The NPR article gave the example of Developer Terri Anderson who ran into problems trying to build an apartment complex, with 13 units set aside specifically for voucher holders.
"The city actually called a public hearing for our property and about 250 angry residents showed up," she said. "Our superintendent has been threatened, issued a criminal trespass warning. Police officers blocked our entrance."
It seems that people who can pay their rent don’t want poor people moving in near them. Their reasons are nothing short of preconceived ideas about what poor people are like. They are reacting to stereo types that conservative forces have reinforced in their rhetoric for decades. They have implied or just came right out and said that poor people are lazy, dangerously attracted to criminal activity and most of all, they have different values. They lack the values the upper class people believe are responsible for their better lifestyle they can afford. And most of all, they just won’t fit in.
One thing that really stands out is that most of these arguments are the same that white people used to say about Afro-Americans back in the 1950s and 1960s when efforts were being made to wipe out racism in housing. In many ways this problem is simply an extension of plain old racism in housing. Such problem that goes back over the last century and the classism of today is really a product of past racist attitudes.
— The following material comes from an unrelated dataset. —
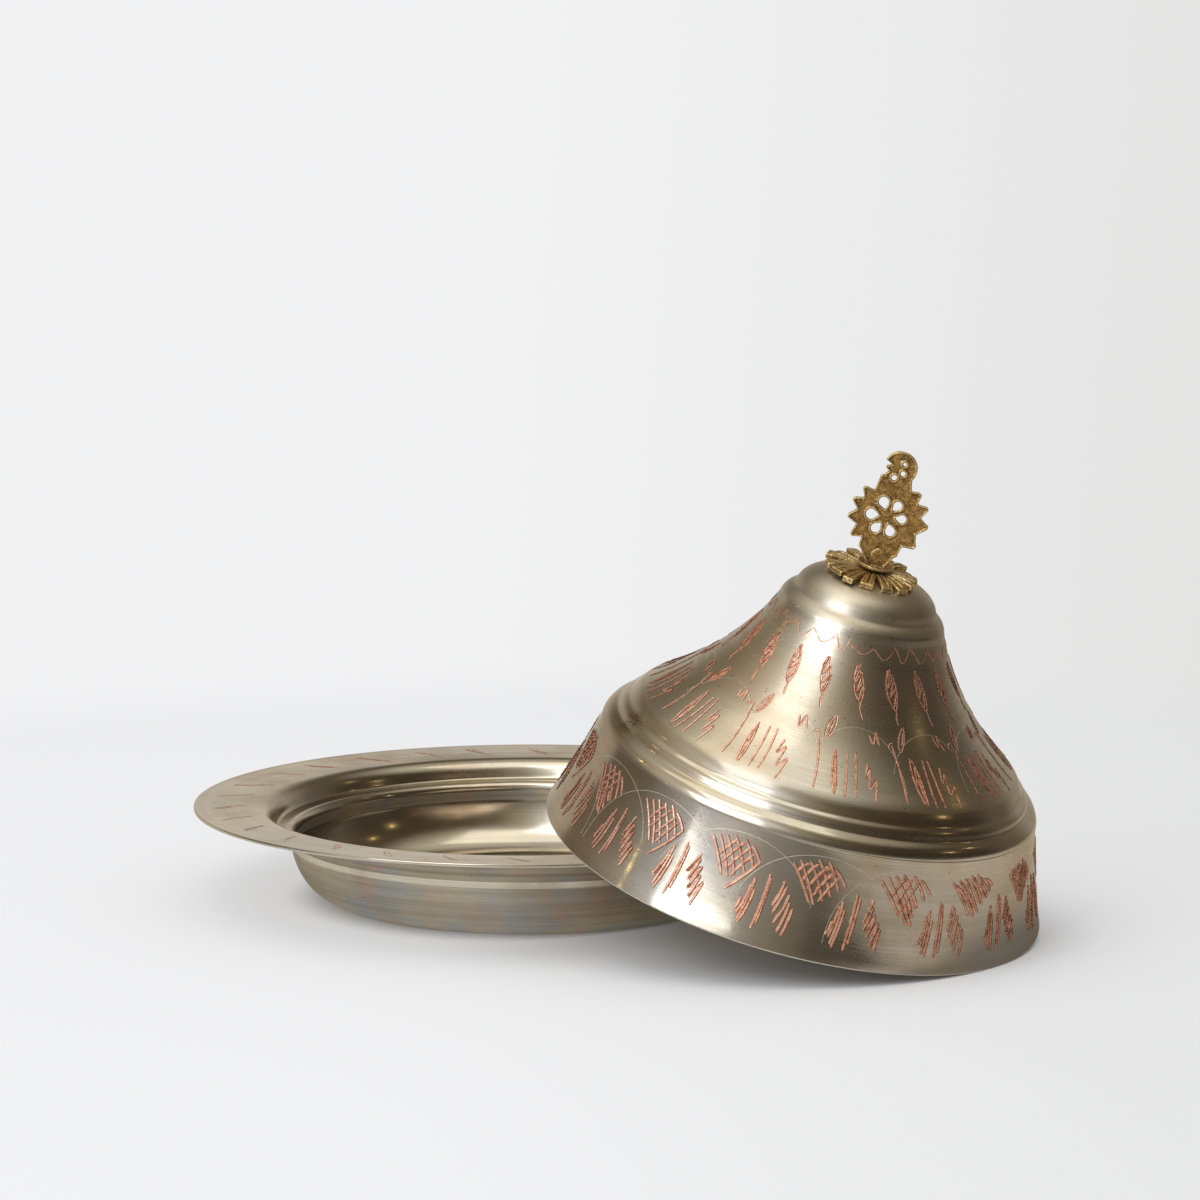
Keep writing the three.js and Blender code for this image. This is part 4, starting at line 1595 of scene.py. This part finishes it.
@dataclass
class Finial:
    """Pierced sun wheel with a crescent, riveted to a foot on the rosette.

    Angles on the wheel are degrees from its right side. A piercing has an angle and a radius, a hole
    beside the crescent has its distance from the crescent's middle, an angle and a radius, and the
    star's points are counted from that middle.
    """

    place: LidPlace
    bearing: float = math.radians(-92)
    foot_bottom: float = 107.7 * MM
    foot_thickness: float = 1 * MM
    foot_radius: float = 6.3 * MM
    foot_flat: float = 4.4 * MM
    foot_dish: float = 1.2 * MM
    gap: float = 0.3 * MM
    shank_radius: float = 2.2 * MM
    shank_end: float = 102.8 * MM
    riveted_radius: float = 3.6 * MM
    riveted_height: float = 1.2 * MM
    tab_half_width: float = 2.3 * MM
    tab_thickness: float = 1.6 * MM
    tab_top: float = 2.6 * MM
    plate_thickness: float = 2 * MM
    plate_bevel: float = 0.35 * MM
    bead_radius: float = 0.5 * MM
    bead_sinking: float = 0.075 * MM
    bead_stretch: tuple[float, float] = (0.98, 0.995)
    stem_length: float = 17.3 * MM
    stem_half_width: float = 2.5 * MM
    wheel_tip: float = 13.4 * MM
    wheel_root: float = 10.6 * MM
    left_teeth: tuple[float, ...] = (141, 164, 190, 218, 240)
    right_teeth: tuple[float, ...] = (-66, -35, 0, 28, 52)
    piercings: tuple[tuple[float, float], ...] = (
        (4, 1.9 * MM), (58, 1.95 * MM), (114, 2.15 * MM), (183, 2.25 * MM), (241, 2.05 * MM), (298, 2.1 * MM),
    )
    piercing_ring: float = 5.3 * MM
    piercing_point: float = 0.95 * MM
    piercing_sweep: float = math.radians(126)
    piercing_set: tuple[float, float] = (-0.8 * MM, 0.4 * MM)
    piercing_steps: int = 18
    neck_half_width: float = 4.9 * MM
    neck_corner: tuple[float, float] = (-6 * MM, 14 * MM)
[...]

Nicole Humphrey, who lives a couple miles away from Anderson's development, provides us with an example of the classist attitudes that get in the way of a person, such as Giles, trying to make a better life for her and her son.
"I feel so bad saying that," Humphrey told NPR. "It's just not people who are the same class as us."
"In this neighborhood, most of us are stay-at-home moms with young kids," she says. "The lifestyle that goes with Section 8 is usually working, single moms or people who are struggling to keep their heads above water."
When asked if others who did not have the same opportunities as her could live in her neighborhood, she says: "The problem with that is I hear a lot of the unfair of: 'Oh we haven't been given this or that, or we haven't been afforded things you have been afforded.' I don't look at multi-millionaires and think, 'Why don't I have a yacht?'"
Humphrey says the issue for her is not about race. She says her neighborhood – with rows of tidy new houses and with well-cut lawns — is diverse. The real concern, she says, is that the voucher holders won't fit in or they won't understand her life.
All of this is straight out prejudice and ignorance about what poor people are really like. Chances are good that Humphrey has never spoke with a poor person of the lower classes to see what these people are really like. And chances are even better that she goes out of her way to avoid talking to people such as Giles. This all reinforces the stereo types that keep these bigoted views alive among people of the middle and upper classes.
The US is guilty of ignoring this problem and conservative forces are guilty of perpetuating the stereo types of the lower classes. People who defend the lower classes are often labeled socialist, communist or some other kind of nasty word that paints support of the lower classes as anti-American. But this housing problem demonstrates just how destructive these types of prejudism are. We are a society that values wealthy people and stigmatizes the opposite. We are bombarded daily with commercials that tell us how important it is to “make it.” The messages are very clear: “If you are not making enough money to afford the things you are entitle to, the things you need and want, you are a LOSER!”
Over the last half century, the cold war has allowed our society to ridicule anyone who dares to defend the culture of the lower classes. But now is the time to fight back and reverse that trend.
One part of this change is to fight against the stereo types and attitudes that devalue the lives of the poor. This means speaking out for such people publicly. We need to challenge the stereo types that imply that it is the fault of the poor for being poor. People don’t usually choose poverty. Many people are born into it. We can confront politicians at their town hall meetings. We can write blog articles and letters to the editor. Whenever such stereo types appear, public, in print or other media, we need to speak out. Let’s make classist attitudes on par with racism, sexism, homophobia and any other ism that discriminates.
We should encourage people to get to know persons who live in poverty. We need to challenge the middle and upper class people to talk to the poor. They need to find out what they are really like. It may be possible to hold events that will allow people of different classes to meet up personally.
We need to support political people and institutions that can challenge the stereo types against poor people. Then we need to fight the political system itself. Prejudice against the poor comes from a system that encourages a consumer society and perpetuates the idea that wealthy people are just move valuable to society than poor ones. What we need is revolution and then socialism. Then we can really stamp out classism.
Pix from Meme Generator.
 There are plenty of examples of liberals who are also guilty of looking down on the lower classes and perpetuating stereo types about them. See the “The Culture Of The Smug White Liberal,”
 Breaking down class barriers was one of the goals of the Cultural Revolution in China. Our news media and educational systems have tried to keep people in the US ignorant of what that event was really for. They tell people here that it was all just a purge where Mao Zedong went after his enemies. But that is far from the reason for the Cultural Revolution. One thing Mao wanted to do was to use government campaigns to allow people to get to know members of the other classes. Much of the Cultural Revolution was designed to break down cultural barriers to the various classes in China. That included programs where people from the city where taken out to the country side to meet with peasants, to live and work with them. Such a program would probably not work here. But we can still use that model to find ways to get people from other classes to work together on various projects to produce the same results.